I don't think the current brass has the guts to stand up and simply declare that whatever they are saying is true on its own.
But that does not mean that I think they are just frauds that don't believe what they are saying. I've seen the look in BP's eyes as he speaks (many years ago). He is a believer. He buys it. You can talk about RK's theological training. But I think he buys it. But they both realize that if there is not truth in a hierarchy of man under God in which someone rises to the level of speaking new things for God that don't completely square-up with the existing scripture, then they are thin ice.

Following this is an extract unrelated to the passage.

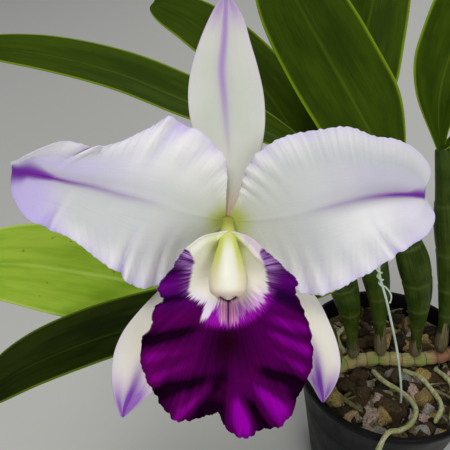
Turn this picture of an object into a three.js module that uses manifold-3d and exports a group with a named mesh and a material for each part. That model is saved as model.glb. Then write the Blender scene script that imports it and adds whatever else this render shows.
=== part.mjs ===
// A cattleya orchid in bloom, growing in a black nursery pot of bark.
// Millimetres, +Z up. The origin is the middle of the pot's foot, on the surface it stands on.
// The flower looks out over the rim towards -Y, and its face is tipped up towards the sky.

import * as THREE from 'three';
import { mergeVertices } from 'three/addons/utils/BufferGeometryUtils.js';
import Module from 'manifold-3d';

const wasm = await Module();
wasm.setup();

const DEG = Math.PI / 180;
const GAP = 0.3; // clearance that neighbouring pieces keep

// Pot
const POT_HEIGHT = 105;
const POT_RIM_RADIUS = 60;
const POT_FOOT_RADIUS = 42;
const POT_WALL = 1.4;
const POT_FLOOR = 2;
const POT_SIDES = 36;
const RIM_BEAD = 6; // height of the rolled rim
const DRAIN_HOLES = 8;
const DRAIN_CIRCLE = 31; // radius of the ring of drainage holes
const DRAIN_RADIUS = 4;

// Bark
const BARK_TOP = 89; // level of the medium under the loose chips
const CHIP_COUNT = 36;
const CHIP_SEED = 7;

// Rhizome and pseudobulbs
const RHIZOME_AXIS = 95; // height of the rhizome's axis above the foot
const RHIZOME_RADIUS = 4.6;
const BULB_RADIUS = 9.2; // at the thickest part of a pseudobulb
const SOCKET_RADIUS = 6.6; // of the hollow in the bark round each pseudobulb's foot

// Leaves
const LEAF_THICKNESS = 1.6;

// Roots and wire
const ROOT_RADIUS = 1.6;
const WIRE_RADIUS = 0.7;

// Bloom: its centre, the tilt of its face and the thickness of its parts
const BLOOM_CENTRE = new THREE.Vector3(-104.7, -113, 311);
const BLOOM_TILT = 40 * DEG;
const PETAL_THICKNESS = 0.8;
const SEPAL_THICKNESS = 0.9;
const LIP_THICKNESS = 0.8;
const BLOOM_OUT = new THREE.Vector3(0, -Math.cos(BLOOM_TILT), Math.sin(BLOOM_TILT));

const COLOURS = {
  pot: 0x151516,
  bark: 0x8a6a45,
  rhizome: 0x8c8447,
  bulb: 0x4e6b24,
  oldBulb: 0x7d7a3c,
  leaf: 0x3f5f16,
  paleLeaf: 0x83a63a,
  root: 0xb9b795,
  stalk: 0x8fa860,
  sheath: 0x9aa65c,
  petal: 0xeceaf0,
  sepal: 0xe6e7de,
  lip: 0x5a0a63,
  column: 0xf2f0cf,
  wire: 0xc9d6cf,
};

const group = new THREE.Group();
const bloom = new THREE.Group();
bloom.position.copy(BLOOM_CENTRE);
bloom.rotation.x = Math.PI / 2 - BLOOM_TILT;
group.add(bloom);

function point(x, y, z) {
  return new THREE.Vector3(x, y, z);
}

function smoothCurve(rows, closed = false) {
  return new THREE.CatmullRomCurve3(rows.map((row) => point(...row)), closed, 'centripetal');
}

// Numbers between 0 and 1 from a seed, the same on every run.
function randomFrom(seed) {
  let state = seed;
  return () => {
    state = (state + 0x6d2b79f5) | 0;
    let mixed = Math.imul(state ^ (state >>> 15), 1 | state);
    mixed = (mixed + Math.imul(mixed ^ (mixed >>> 7), 61 | mixed)) ^ mixed;
    return ((mixed ^ (mixed >>> 14)) >>> 0) / 4294967296;
  };
}

// One vertex for each place, no flat triangles, and faces that point out of the solid.
function tidyGeometry(source) {
  const copy = source.index ? source.clone() : source;
  copy.deleteAttribute('normal');
  copy.deleteAttribute('uv');
  const merged = mergeVertices(copy, 1e-4);
  const place = merged.getAttribute('position');
  const corners = merged.getIndex().array;
  const kept = [];
  let volume = 0;
  for (let i = 0; i < corners.length; i += 3) {
    const [a, b, c] = [corners[i], corners[i + 1], corners[i + 2]];
    if (a !== b && b !== c && c !== a) {
      kept.push(a, b, c);
      const va = new THREE.Vector3().fromBufferAttribute(place, a);
      const vb = new THREE.Vector3().fromBufferAttribute(place, b);
      const vc = new THREE.Vector3().fromBufferAttribute(place, c);
      volume += va.dot(vb.cross(vc));
    }
  }
  if (volume < 0) {
    kept.reverse();
  }
  const result = new THREE.BufferGeometry();
  result.setAttribute('position', place);
  result.setIndex(kept);
  result.computeVertexNormals();
  return result;
}

function toSolid(geometry) {
  const clean = tidyGeometry(geometry);
  return new wasm.Manifold(new wasm.Mesh({
    numProp: 3,
    vertProperties: new Float32Array(clean.getAttribute('position').array),
    triVerts: new Uint32Array(clean.getIndex().array),
  }));
}

// Back to a geometry, keeping only the largest body so that no loose scrap is left.
function fromSolid(solid) {
  const bodies = solid.decompose().sort((a, b) => b.volume() - a.volume());
  const mesh = bodies[0].getMesh();
  const geometry = new THREE.BufferGeometry();
  geometry.setAttribute('position', new THREE.BufferAttribute(mesh.vertProperties, 3));
  geometry.setIndex(new THREE.BufferAttribute(mesh.triVerts, 1));
  return geometry;
}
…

They do not see the way for them to simply say that these things are so.
They need Nee to have been that pinnacle person years ago. (And since Nee has been heavily respected by much of Christianity, his word might carry at least a little weight with some.) They need someone with a history that puts them in line to speak new things that have not been heard before. If Nee makes the cut, then Lee might just be the rational next-in-line. That keeps "God's economy" on track, along with several other newer things. (I can't remember, but is the "Jesus became the Spirit" thing originally Lee's . . . or Nee's . . . or someone else's?).
But if you do not like that reason. Then the motivation can only be that they really do think that he is/was the MOTA, God's deputy authority, the Oracle of God, the one who writes new scripture (effectively, though never spoken out loud as such).
They really are the personality cult that awareness has been so fond of pointing out . . . . And it might be true.